== AIM ==
Exactly and only the lines from the one containing "sheet = make_sheet(doc)" through the one containing "a raised floor." are to be repeated, both ends included.

== RECORDS FOR PROCESSING ==
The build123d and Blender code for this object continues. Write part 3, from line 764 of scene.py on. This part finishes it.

==

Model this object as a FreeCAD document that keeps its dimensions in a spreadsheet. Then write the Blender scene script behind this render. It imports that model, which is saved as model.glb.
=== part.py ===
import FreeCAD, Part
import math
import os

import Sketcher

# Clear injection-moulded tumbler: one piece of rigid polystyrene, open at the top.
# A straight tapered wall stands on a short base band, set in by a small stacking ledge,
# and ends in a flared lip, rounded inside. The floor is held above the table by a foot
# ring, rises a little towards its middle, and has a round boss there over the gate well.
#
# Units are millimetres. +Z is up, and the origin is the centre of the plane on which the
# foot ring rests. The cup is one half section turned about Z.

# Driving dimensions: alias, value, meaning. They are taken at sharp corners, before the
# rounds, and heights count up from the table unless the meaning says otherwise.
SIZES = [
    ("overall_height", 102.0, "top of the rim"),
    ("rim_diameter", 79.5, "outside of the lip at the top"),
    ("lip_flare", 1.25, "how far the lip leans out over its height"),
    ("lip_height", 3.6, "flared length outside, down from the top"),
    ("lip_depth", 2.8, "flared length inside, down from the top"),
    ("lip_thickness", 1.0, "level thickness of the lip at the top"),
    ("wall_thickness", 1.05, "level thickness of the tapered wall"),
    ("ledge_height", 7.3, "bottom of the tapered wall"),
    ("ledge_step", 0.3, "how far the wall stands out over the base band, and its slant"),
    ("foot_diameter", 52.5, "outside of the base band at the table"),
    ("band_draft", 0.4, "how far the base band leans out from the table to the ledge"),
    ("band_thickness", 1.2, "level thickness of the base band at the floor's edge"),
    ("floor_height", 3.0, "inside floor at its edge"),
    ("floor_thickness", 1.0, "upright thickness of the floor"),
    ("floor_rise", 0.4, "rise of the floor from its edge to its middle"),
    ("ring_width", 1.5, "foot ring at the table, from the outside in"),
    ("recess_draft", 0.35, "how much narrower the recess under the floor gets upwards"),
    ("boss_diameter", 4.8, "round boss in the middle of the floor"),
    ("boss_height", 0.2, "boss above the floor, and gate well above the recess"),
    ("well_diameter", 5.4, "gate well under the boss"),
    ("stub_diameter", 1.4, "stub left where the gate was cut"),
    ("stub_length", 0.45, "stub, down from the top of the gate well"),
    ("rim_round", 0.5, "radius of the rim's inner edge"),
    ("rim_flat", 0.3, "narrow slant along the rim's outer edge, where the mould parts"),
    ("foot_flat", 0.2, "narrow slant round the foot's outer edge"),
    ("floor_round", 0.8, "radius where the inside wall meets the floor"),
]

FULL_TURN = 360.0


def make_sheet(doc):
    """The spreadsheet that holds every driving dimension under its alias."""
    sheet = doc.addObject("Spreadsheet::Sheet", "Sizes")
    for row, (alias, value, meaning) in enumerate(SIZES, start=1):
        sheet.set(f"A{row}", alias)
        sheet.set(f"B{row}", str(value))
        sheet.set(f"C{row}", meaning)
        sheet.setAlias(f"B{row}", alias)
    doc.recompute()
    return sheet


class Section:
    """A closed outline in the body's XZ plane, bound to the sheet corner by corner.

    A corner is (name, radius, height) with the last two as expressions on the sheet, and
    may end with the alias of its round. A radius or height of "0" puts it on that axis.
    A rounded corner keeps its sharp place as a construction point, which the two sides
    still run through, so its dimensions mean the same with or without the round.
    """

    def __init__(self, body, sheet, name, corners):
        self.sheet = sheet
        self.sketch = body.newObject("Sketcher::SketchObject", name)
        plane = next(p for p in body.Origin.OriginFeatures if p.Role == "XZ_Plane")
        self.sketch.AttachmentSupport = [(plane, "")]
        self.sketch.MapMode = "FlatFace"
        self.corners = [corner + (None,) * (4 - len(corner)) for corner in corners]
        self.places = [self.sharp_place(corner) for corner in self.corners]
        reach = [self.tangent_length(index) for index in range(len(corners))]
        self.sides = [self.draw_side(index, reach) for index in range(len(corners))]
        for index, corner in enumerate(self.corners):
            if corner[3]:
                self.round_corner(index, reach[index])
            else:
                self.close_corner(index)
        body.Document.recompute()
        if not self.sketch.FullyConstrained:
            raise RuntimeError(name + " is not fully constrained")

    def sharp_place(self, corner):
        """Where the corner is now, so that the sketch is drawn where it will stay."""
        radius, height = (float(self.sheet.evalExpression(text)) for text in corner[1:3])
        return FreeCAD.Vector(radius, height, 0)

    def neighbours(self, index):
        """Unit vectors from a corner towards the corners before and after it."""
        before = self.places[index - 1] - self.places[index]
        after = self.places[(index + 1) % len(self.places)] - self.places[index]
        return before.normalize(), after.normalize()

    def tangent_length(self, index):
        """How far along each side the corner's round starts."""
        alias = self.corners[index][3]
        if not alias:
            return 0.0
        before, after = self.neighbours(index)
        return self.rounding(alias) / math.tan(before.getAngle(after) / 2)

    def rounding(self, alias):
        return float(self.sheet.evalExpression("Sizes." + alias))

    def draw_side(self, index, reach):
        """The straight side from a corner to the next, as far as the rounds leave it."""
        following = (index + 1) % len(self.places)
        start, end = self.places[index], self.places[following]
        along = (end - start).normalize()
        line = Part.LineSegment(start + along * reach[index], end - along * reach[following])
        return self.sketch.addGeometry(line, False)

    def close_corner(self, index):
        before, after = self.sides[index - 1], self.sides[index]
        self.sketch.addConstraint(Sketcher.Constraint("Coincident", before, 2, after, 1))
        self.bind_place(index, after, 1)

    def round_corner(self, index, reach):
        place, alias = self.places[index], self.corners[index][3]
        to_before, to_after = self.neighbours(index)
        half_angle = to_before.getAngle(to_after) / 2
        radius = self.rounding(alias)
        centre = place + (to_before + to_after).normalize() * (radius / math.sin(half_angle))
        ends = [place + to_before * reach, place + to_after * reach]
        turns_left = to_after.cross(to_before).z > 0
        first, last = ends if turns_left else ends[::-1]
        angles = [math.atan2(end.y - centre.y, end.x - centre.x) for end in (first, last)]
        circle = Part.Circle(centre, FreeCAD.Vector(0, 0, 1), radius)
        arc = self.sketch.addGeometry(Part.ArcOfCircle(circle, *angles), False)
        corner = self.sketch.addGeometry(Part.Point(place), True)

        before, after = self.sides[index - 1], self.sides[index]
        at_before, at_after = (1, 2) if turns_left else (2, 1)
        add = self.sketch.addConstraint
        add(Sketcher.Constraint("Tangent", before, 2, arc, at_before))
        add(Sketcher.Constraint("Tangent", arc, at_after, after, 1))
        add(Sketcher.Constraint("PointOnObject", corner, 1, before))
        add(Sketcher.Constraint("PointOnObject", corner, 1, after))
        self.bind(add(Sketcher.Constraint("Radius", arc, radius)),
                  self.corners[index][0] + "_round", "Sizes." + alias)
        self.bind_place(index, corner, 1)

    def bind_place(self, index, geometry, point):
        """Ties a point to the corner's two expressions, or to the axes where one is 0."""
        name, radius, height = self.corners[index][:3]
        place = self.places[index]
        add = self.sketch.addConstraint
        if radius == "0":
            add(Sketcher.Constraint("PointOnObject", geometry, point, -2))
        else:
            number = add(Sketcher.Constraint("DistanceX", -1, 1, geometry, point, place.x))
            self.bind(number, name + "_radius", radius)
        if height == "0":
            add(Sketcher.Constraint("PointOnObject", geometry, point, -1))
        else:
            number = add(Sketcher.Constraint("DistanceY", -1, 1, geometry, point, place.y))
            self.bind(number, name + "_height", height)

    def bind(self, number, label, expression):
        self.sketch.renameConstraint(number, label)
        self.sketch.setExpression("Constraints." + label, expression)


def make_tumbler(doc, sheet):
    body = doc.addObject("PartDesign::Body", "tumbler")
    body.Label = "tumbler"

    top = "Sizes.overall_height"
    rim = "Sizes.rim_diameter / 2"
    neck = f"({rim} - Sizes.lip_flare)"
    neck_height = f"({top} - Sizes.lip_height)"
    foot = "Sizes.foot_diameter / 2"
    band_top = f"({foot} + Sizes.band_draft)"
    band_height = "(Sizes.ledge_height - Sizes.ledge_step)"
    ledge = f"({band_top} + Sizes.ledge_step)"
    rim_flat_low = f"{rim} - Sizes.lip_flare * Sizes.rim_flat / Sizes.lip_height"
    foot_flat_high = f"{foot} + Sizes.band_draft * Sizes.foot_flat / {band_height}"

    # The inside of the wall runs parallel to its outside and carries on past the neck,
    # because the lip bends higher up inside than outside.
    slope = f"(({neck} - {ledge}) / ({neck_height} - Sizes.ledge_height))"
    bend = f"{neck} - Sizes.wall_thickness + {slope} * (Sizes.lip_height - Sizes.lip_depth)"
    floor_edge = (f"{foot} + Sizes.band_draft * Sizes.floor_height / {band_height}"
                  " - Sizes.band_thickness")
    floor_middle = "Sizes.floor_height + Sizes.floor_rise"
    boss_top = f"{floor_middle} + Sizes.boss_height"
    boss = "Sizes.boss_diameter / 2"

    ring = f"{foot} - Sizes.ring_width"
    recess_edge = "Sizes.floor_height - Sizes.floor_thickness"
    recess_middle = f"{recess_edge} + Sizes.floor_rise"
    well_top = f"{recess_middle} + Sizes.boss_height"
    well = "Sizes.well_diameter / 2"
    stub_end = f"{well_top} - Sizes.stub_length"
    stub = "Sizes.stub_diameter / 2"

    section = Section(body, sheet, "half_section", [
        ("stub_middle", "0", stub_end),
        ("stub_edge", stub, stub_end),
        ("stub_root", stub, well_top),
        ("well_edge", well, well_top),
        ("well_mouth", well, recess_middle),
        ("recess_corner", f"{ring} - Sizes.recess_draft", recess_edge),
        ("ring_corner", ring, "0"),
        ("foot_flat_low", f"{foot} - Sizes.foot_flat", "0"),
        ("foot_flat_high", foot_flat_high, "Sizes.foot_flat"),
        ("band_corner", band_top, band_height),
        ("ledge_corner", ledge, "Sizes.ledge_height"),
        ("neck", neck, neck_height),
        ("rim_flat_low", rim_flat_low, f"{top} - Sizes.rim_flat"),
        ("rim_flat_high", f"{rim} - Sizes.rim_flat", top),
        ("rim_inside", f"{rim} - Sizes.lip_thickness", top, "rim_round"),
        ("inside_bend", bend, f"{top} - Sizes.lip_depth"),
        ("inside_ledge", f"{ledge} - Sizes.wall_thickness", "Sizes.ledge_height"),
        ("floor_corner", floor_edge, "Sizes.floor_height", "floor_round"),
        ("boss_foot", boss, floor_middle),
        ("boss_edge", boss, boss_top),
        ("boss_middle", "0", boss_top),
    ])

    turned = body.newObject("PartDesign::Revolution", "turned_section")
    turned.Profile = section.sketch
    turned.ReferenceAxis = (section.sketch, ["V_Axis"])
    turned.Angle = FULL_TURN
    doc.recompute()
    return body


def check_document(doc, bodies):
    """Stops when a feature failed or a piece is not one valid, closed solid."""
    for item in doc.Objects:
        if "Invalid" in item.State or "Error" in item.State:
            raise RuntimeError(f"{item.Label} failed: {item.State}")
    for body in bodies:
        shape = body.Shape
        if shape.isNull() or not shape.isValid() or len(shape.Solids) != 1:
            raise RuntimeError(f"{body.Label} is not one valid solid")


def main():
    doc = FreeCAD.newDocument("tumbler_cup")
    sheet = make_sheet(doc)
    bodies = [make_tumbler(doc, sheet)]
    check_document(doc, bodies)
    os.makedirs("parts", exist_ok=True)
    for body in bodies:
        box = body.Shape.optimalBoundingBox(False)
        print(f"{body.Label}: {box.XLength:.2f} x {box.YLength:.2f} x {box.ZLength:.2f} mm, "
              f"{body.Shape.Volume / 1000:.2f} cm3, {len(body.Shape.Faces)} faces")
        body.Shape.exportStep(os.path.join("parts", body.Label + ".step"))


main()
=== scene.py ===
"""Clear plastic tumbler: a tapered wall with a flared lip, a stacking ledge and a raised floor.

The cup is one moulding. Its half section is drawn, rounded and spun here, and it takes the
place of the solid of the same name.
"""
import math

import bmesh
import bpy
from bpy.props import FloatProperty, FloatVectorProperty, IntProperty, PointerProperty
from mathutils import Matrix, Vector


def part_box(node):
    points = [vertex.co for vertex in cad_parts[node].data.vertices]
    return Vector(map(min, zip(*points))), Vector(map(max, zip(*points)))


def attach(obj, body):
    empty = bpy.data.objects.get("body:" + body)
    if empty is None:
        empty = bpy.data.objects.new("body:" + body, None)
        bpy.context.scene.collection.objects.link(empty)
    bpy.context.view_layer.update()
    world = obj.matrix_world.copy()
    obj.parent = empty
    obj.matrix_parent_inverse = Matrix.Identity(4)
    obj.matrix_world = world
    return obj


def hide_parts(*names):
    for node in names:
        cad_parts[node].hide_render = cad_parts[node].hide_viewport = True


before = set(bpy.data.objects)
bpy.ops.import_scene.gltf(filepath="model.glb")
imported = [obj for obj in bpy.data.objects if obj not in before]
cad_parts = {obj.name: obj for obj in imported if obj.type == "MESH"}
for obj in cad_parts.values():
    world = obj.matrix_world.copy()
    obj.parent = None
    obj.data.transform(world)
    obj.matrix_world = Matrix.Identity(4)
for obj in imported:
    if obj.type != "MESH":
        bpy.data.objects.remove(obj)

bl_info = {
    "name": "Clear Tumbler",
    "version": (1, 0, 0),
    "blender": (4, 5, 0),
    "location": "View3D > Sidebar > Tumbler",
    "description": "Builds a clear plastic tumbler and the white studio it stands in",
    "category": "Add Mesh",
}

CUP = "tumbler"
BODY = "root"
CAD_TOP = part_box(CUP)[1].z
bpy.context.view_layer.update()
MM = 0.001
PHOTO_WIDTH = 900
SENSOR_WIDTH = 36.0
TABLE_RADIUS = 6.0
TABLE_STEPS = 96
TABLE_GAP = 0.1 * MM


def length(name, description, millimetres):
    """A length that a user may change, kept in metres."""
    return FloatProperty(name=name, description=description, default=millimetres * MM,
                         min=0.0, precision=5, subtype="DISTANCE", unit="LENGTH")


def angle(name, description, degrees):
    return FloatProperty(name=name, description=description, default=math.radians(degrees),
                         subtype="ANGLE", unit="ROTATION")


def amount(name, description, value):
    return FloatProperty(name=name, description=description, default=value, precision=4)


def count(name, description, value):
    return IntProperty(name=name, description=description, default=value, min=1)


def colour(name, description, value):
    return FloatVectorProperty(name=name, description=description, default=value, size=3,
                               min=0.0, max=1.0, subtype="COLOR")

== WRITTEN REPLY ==
    sheet = make_sheet(doc)
    bodies = [make_tumbler(doc, sheet)]
    check_document(doc, bodies)
    os.makedirs("parts", exist_ok=True)
    for body in bodies:
        box = body.Shape.optimalBoundingBox(False)
        print(f"{body.Label}: {box.XLength:.2f} x {box.YLength:.2f} x {box.ZLength:.2f} mm, "
              f"{body.Shape.Volume / 1000:.2f} cm3, {len(body.Shape.Faces)} faces")
        body.Shape.exportStep(os.path.join("parts", body.Label + ".step"))


main()
=== scene.py ===
"""Clear plastic tumbler: a tapered wall with a flared lip, a stacking ledge and a raised floor.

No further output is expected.